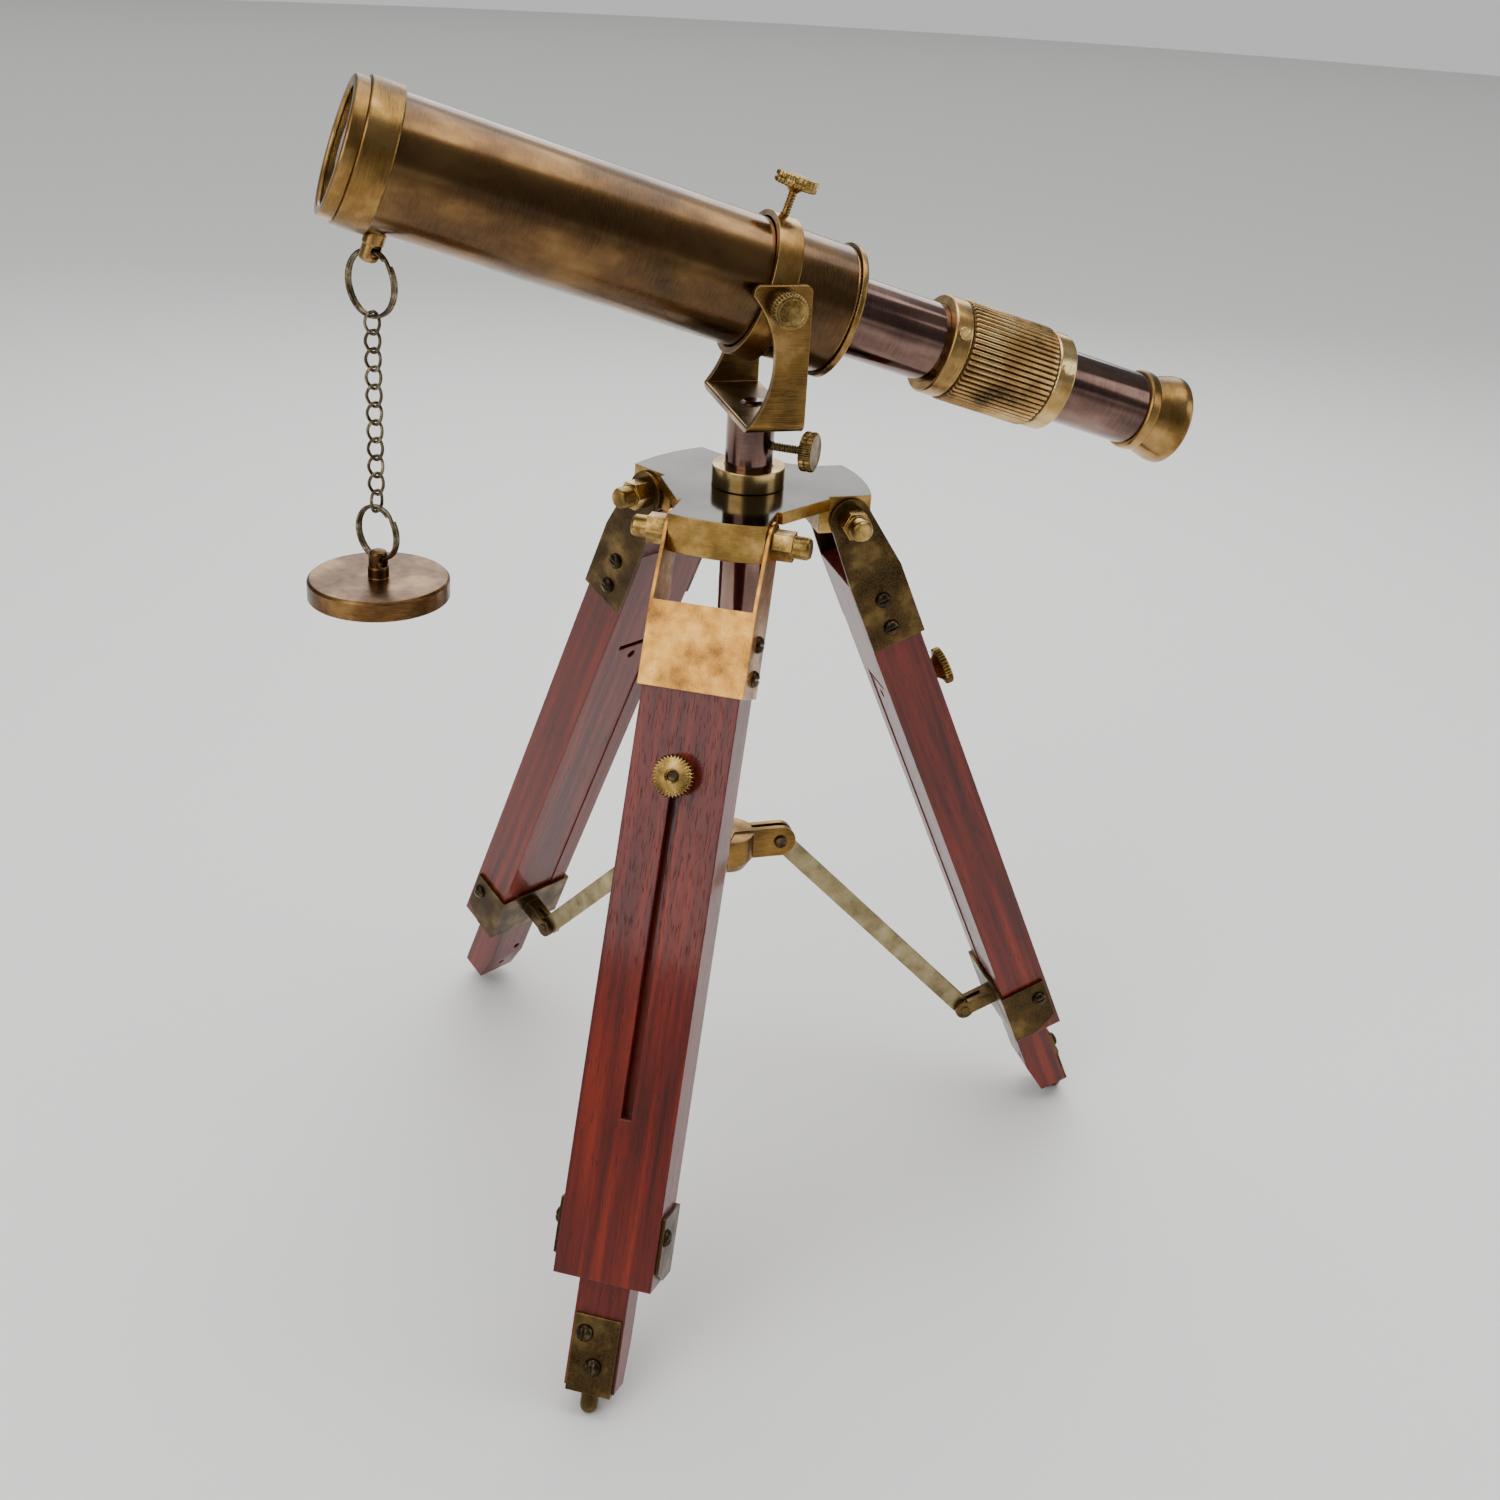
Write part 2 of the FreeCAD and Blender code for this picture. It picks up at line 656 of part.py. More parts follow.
def spreader():
    """The floating hub with its three forks, their pins and the three braces."""
    boss = new_body("hub_boss")
    revolve(boss, [
        ("0", f"{HUB_HEIGHT} - hub_drop"),
        ("hub_bottom_radius", f"{HUB_HEIGHT} - hub_drop"),
        ("hub_radius", f"{HUB_HEIGHT} - hub_drop / 2"),
        ("hub_radius", f"{HUB_HEIGHT} + hub_rise"),
        ("0", f"{HUB_HEIGHT} + hub_rise"),
    ])
    shapes = []
    fork_width = f"({BRACE_SLOT} + 2 * hub_cheek)"
    for name, turn in LEGS.items():
        fork = new_body("fork_" + name)
        pad_across(fork, rectangle("0", "hub_reach", f"{HUB_HEIGHT} - hub_eye_radius",
                                   f"{HUB_HEIGHT} + hub_eye_radius"), fork_width)
        eye = sketch_on(fork, "XZ_Plane")
        draw_circle(eye, "hub_reach", HUB_HEIGHT, "hub_eye_radius")
        grow(fork, eye, fork_width, both_sides=True)
        cut_outline(fork, "XZ_Plane", rectangle(
            "hub_radius * 0.9", "hub_reach + 2 * hub_eye_radius",
            f"{HUB_HEIGHT} - 2 * hub_eye_radius", f"{HUB_HEIGHT} + 2 * hub_eye_radius"), BRACE_SLOT)
        drill(fork, "XZ_Plane", [("hub_reach", HUB_HEIGHT, "hub_pin_radius")])
        fork.Placement = Placement(ORIGIN, Rotation(Z_AXIS, turn))
        shapes.append(fork)
    hub = boolean("Part::MultiFuse", "spreader_hub", [boss] + shapes)
    slots = []
    for turn in LEGS.values():
        slot = bind(doc.addObject("Part::Box", "hub_slot"), Length="hub_reach",
                    Width=BRACE_SLOT, Height="4 * hub_eye_radius")
        spin = Placement(ORIGIN, Rotation(Z_AXIS, turn))
        slot.Placement = spin.multiply(Placement(
            Vector(size("hub_reach - hub_eye_radius - 2"), -size(BRACE_SLOT) / 2,
                   size(f"{HUB_HEIGHT} - 2 * hub_eye_radius")), Rotation()))
        slots.append(slot)
    open_hub = doc.addObject("Part::Cut", "open_hub")
    open_hub.Base = hub
    open_hub.Tool = boolean("Part::MultiFuse", "hub_slots", slots)
    keep(open_hub, "spreader_hub")
    pin = new_body("hub_pin")
    side = f"({fork_width} / 2)"
    revolve(pin, [
        ("0", f"-{side} - hub_pin_head"),
        ("hub_pin_head_radius", f"-{side} - hub_pin_head"),
        ("hub_pin_head_radius", f"-{side}"),
        ("hub_pin_radius", f"-{side}"),
        ("hub_pin_radius", side),
        ("hub_pin_head_radius", side),
        ("hub_pin_head_radius", f"{side} + hub_pin_head"),
        ("0", f"{side} + hub_pin_head"),
    ])
    group("hub_pins", pin, [Placement(ORIGIN, Rotation(Z_AXIS, turn)).multiply(
        facing(Y_AXIS, Vector(size("hub_reach"), 0, size(HUB_HEIGHT))))
        for turn in LEGS.values()])
    for name, turn in LEGS.items():
        brace(name, turn)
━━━
* [WHAT IS NEEDED] Copy out the whole listing exactly.

* [FINAL RESULT]
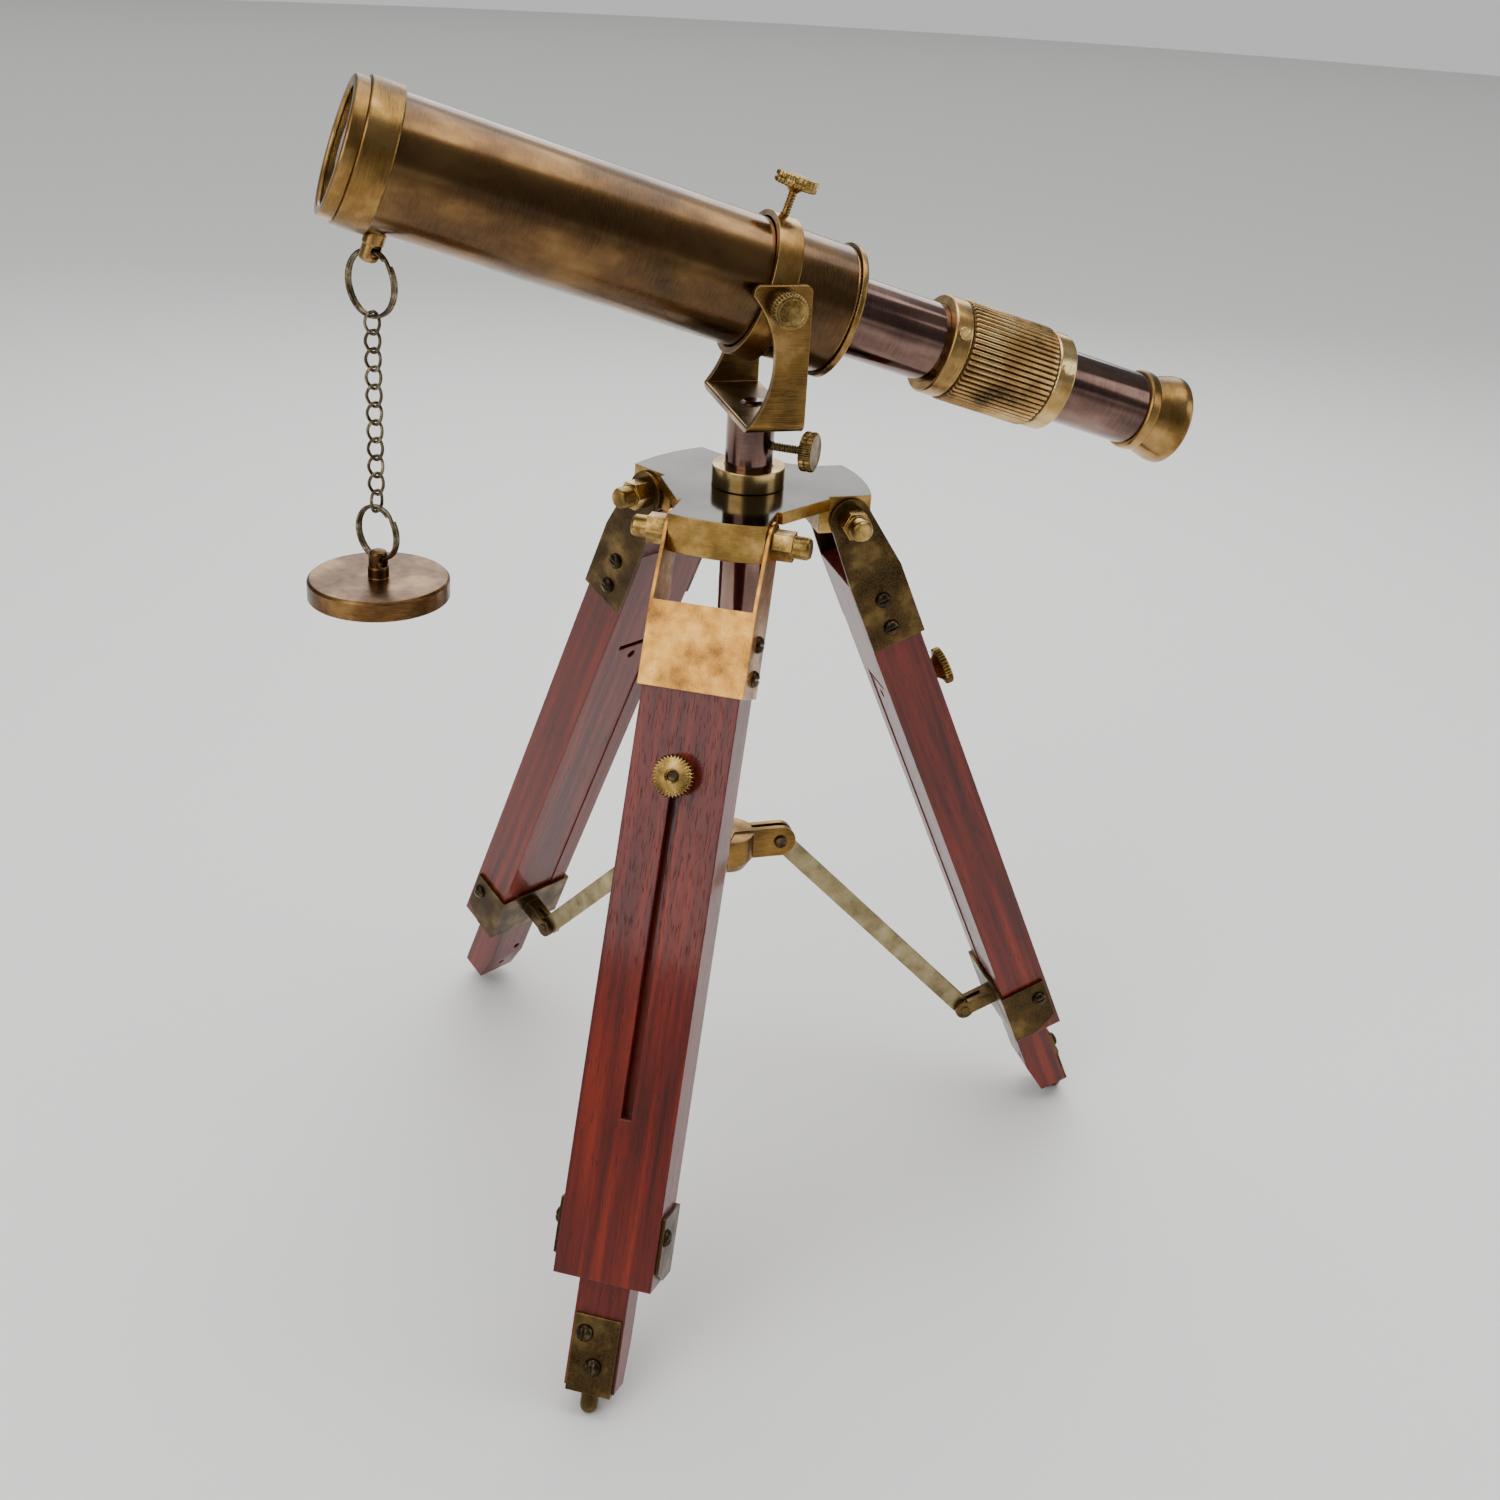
Write part 2 of the FreeCAD and Blender code for this picture. It picks up at line 656 of part.py. More parts follow.
def spreader():
    """The floating hub with its three forks, their pins and the three braces."""
    boss = new_body("hub_boss")
    revolve(boss, [
        ("0", f"{HUB_HEIGHT} - hub_drop"),
        ("hub_bottom_radius", f"{HUB_HEIGHT} - hub_drop"),
        ("hub_radius", f"{HUB_HEIGHT} - hub_drop / 2"),
        ("hub_radius", f"{HUB_HEIGHT} + hub_rise"),
        ("0", f"{HUB_HEIGHT} + hub_rise"),
    ])
    shapes = []
    fork_width = f"({BRACE_SLOT} + 2 * hub_cheek)"
    for name, turn in LEGS.items():
        fork = new_body("fork_" + name)
        pad_across(fork, rectangle("0", "hub_reach", f"{HUB_HEIGHT} - hub_eye_radius",
                                   f"{HUB_HEIGHT} + hub_eye_radius"), fork_width)
        eye = sketch_on(fork, "XZ_Plane")
        draw_circle(eye, "hub_reach", HUB_HEIGHT, "hub_eye_radius")
        grow(fork, eye, fork_width, both_sides=True)
        cut_outline(fork, "XZ_Plane", rectangle(
            "hub_radius * 0.9", "hub_reach + 2 * hub_eye_radius",
            f"{HUB_HEIGHT} - 2 * hub_eye_radius", f"{HUB_HEIGHT} + 2 * hub_eye_radius"), BRACE_SLOT)
        drill(fork, "XZ_Plane", [("hub_reach", HUB_HEIGHT, "hub_pin_radius")])
        fork.Placement = Placement(ORIGIN, Rotation(Z_AXIS, turn))
        shapes.append(fork)
    hub = boolean("Part::MultiFuse", "spreader_hub", [boss] + shapes)
    slots = []
    for turn in LEGS.values():
        slot = bind(doc.addObject("Part::Box", "hub_slot"), Length="hub_reach",
                    Width=BRACE_SLOT, Height="4 * hub_eye_radius")
        spin = Placement(ORIGIN, Rotation(Z_AXIS, turn))
        slot.Placement = spin.multiply(Placement(
            Vector(size("hub_reach - hub_eye_radius - 2"), -size(BRACE_SLOT) / 2,
                   size(f"{HUB_HEIGHT} - 2 * hub_eye_radius")), Rotation()))
        slots.append(slot)
    open_hub = doc.addObject("Part::Cut", "open_hub")
    open_hub.Base = hub
    open_hub.Tool = boolean("Part::MultiFuse", "hub_slots", slots)
    keep(open_hub, "spreader_hub")
    pin = new_body("hub_pin")
    side = f"({fork_width} / 2)"
    revolve(pin, [
        ("0", f"-{side} - hub_pin_head"),
        ("hub_pin_head_radius", f"-{side} - hub_pin_head"),
        ("hub_pin_head_radius", f"-{side}"),
        ("hub_pin_radius", f"-{side}"),
        ("hub_pin_radius", side),
        ("hub_pin_head_radius", side),
        ("hub_pin_head_radius", f"{side} + hub_pin_head"),
        ("0", f"{side} + hub_pin_head"),
    ])
    group("hub_pins", pin, [Placement(ORIGIN, Rotation(Z_AXIS, turn)).multiply(
        facing(Y_AXIS, Vector(size("hub_reach"), 0, size(HUB_HEIGHT))))
        for turn in LEGS.values()])
    for name, turn in LEGS.items():
        brace(name, turn)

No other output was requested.